Suspicion abounds that the Garda and MI5 did a 'deal' to allow a terrorist operation that became the Omagh bomb to go ahead to preserve the identity, or identities, of Garda agents who had been crucial to preventing Real IRA bombs departing to Britain from the Republic.
Other suspicions about the reasons for the withholding of intelligence information from the RUC investigation will continue to pose questions that the relatives "deserve to have answered", as Sir Patrick said. Victor Barker, whose 12-year-old son James died in the horrific attack, yesterday put into plain words what he wants an inquiry to tell him."I want the truth, that's all. I would rather know the truth than nothing at all," he said.
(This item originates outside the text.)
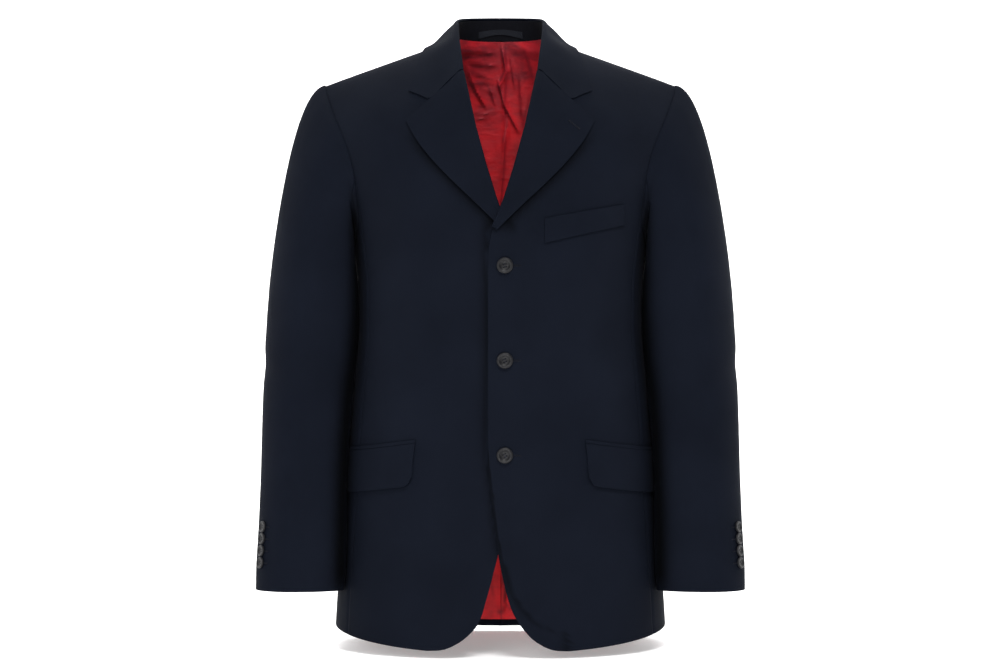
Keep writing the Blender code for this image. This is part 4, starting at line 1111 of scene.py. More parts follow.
def sleeve_grid():
    """Points of a whole sleeve in the half where x is positive, and its two seams."""
    places, fore, hind = armhole_ring()
    count = len(places)
    seam = [trunk(turn, drop) for turn, drop in places]
    outward = [trunk_normal(turn, drop) for turn, drop in places]
    top_shares = shares_along([seam[(hind + i) % count] for i in range(count - hind + fore + 1)])
    under_shares = shares_along([seam[i] for i in range(fore, hind + 1)])
    first_angles = sleeve_angles(SLEEVE_TOP, fore, hind, count, top_shares, under_shares)
    ends = [sleeve_section(angle, SLEEVE_TOP) for angle in first_angles]
    widest = SLEEVE["clear"](SLEEVE_TOP)
    tuck = []
    for place, out, angle in zip(seam, outward, first_angles):
        leave = cap_directions(angle)[0].normalized()
        tuck.append(place - out * (WALL + TUCK_DEPTH) - leave * TUCK_REACH)
    rows = [tuck]
    for share in (*CAP_FIRST_SHARES, *shares_of(CAP_STEPS)[1:-1]):
        row = []
        for i in range(count):
            reach = (ends[i] - seam[i]).length
            leave, arrive = cap_directions(first_angles[i])
            start = seam[i] + outward[i] * ARMHOLE_LIFT + leave.normalized() * ARMHOLE_STEP
            point = hermite(start, ends[i], leave * reach, arrive * reach, share)
            gap = blend(ARMHOLE_CLEARANCE, widest, ease(share))
            limit = trunk_width_at(point.x, point.y, point.z) + gap
            if share > 0.0 and point.x < limit:
                point.x = limit
            row.append(point)
        rows.append(row)
    for level in reversed(stations(SLEEVE_CUFF, SLEEVE_TOP, SLEEVE_LEVEL_STEP)):
        angles = sleeve_angles(level, fore, hind, count, top_shares, under_shares)
        rows.append([sleeve_section(angle, level) for angle in angles])
    return rows, fore, hind


def ring_inward(ring):
    """Directions into the wall behind a closed ring of columns."""
    count, last = len(ring[0]), len(ring) - 1
    return [[-(row[(c + 1) % count] - row[c - 1]).cross(
        ring[min(r + 1, last)][c] - ring[max(r - 1, 0)][c]).normalized() for c in range(count)]
        for r, row in enumerate(ring)]


def near_edges(rows):
    """The grid with extra columns close to its first and last ones, for the seams' rolled edges."""
    found = []
    for row in rows:
        head, tail = ([end.lerp(inner, min(SEAM_COLUMN_SHARE, step / (inner - end).length))
                       for step in SEAM_COLUMN_STEPS] for end, inner in (row[:2], row[:-3:-1]))
        found.append([row[0]] + head + row[1:-1] + tail[::-1] + [row[-1]])
    return found


# ---- lapels and collar ----


def roll_place(side, along):
    """Place on the roll line, 0 at the gorge and 1 at the break, as x and z in its own half."""
    drop = blend(GORGE_DROP, BREAK_DROP, along)
    below = max(d for d in ROLL_DROPS if d <= drop + TINY)
    above = min([d for d in ROLL_DROPS if d > below] or [below + 1])
    share = (drop - below) / (above - below)
    first, second = (trunk(turn_at(FRONT_EDGE[side](d), d), d) for d in (below, above))
    point = first.lerp(second, share)
    return point.x, point.z


def roll_soft(share):
    """Extra height of a rolled piece near its fold, at a share of the lapel's width."""
    return LAPEL_ROLL_LIFT * (1.0 - ease(share / LAPEL_ROLL_REACH))


def rolled_start(place, x, z, dip=0.0):
    """The first points of a rolled piece's row, round the inside of its fold."""
    row = []
    for angle in ROLL_ANGLES:
        shift = ROLL_RADIUS * math.cos(math.radians(angle))
        rise = ROLL_CENTRE + ROLL_RADIUS * math.sin(math.radians(angle))
        row.append(place(x - shift, z - shift * dip, rise))
    return row


def lapel_grid(side):
    """Rows of a lapel from the gorge down, each from inside the roll to the outer edge."""
    def place(x, z, lift):
        return on_panel(side, x, z, lift)

    rows = []
    for along in shares_of(LAPEL_STEPS):
        roll_x, roll_z = roll_place(side, along)
        edge_x, edge_z = LAPEL["x"](along), LAPEL["z"](along)
        row = rolled_start(place, roll_x, roll_z, ROLL_DIP)
        for share in LAPEL_ACROSS:
            row.append(place(blend(roll_x, edge_x, share), blend(roll_z, edge_z, share),
                             LAPEL_GAP + LAPEL_WALL + roll_soft(share) * (1.0 - along)))
        rows.append(row)
    return rows


def collar_stations():
    """Base, fold, edge and directions at each station of the collar's half where x is positive."""
    found = []
    for row in bands(COLLAR_COLUMNS, COLLAR_ROWS):
        behind = row["face"] == "back"
        base = trunk(turn_at(row["base_x"], row["base_drop"], behind), row["base_drop"])
        fold = Vector((row["fold_x"], row["fold_y"], row["fold_z"]))
        if behind:
            edge = on_panel(LEFT, row["edge_x"], row["edge_z"], FALL_LIFT + COLLAR_BACK_LIFT, behind=True)
        else:
            edge = over_front(row["edge_x"], row["edge_z"], FALL_LIFT)
        found.append({"face": row["face"], "base": base, "fold": fold, "edge": edge})
    last = len(found) - 1
    for i, station in enumerate(found):
        before = found[i - 1]["fold"] if i else mirrored(found[1]["fold"], RIGHT)
        after = found[min(i + 1, last)]["fold"]
        along = (after - before).normalized()
        outward = station["edge"] - station["fold"]
        if station["face"] == "back":
            outward.z = 0.0
        outward = (outward - along * outward.dot(along)).normalized()
        upward = outward.cross(along).normalized()
        if upward.z < 0.0:
            upward = -upward
        station.update(outward=outward, upward=upward, centre=station["fold"] - upward * FOLD_RADIUS)
    return found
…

He acknowledges that the intelligence agencies have prevented countless terrorist attacks here and in Britain, but realistically says that human error occurs and misjudgments take place in every area of professional life.
"Human errors occur, I accept that, but the longer this goes on the more suspicious you become.
"I have written letters to the PM's office and it takes four to five months to get a reply and when you do it is dismissive. In the replies, the Bloody Sunday Inquiry is mentioned, but this has nothing to do with Bloody Sunday; it is an intelligence-related set of issues and we need a change of Government policy on Omagh."
That seems improbable before the General Election and there is no guarantee that David Cameron, if he forms the next government, will heed the advice of the Northern Ireland Affairs Committee and order a short judicial inquiry into the Omagh bombing. But it would be one step those in alliance with his party in Northern Ireland could urge him to take to clear the decks on a festering issue from a previous era -- just as Labour did with Bloody Sunday.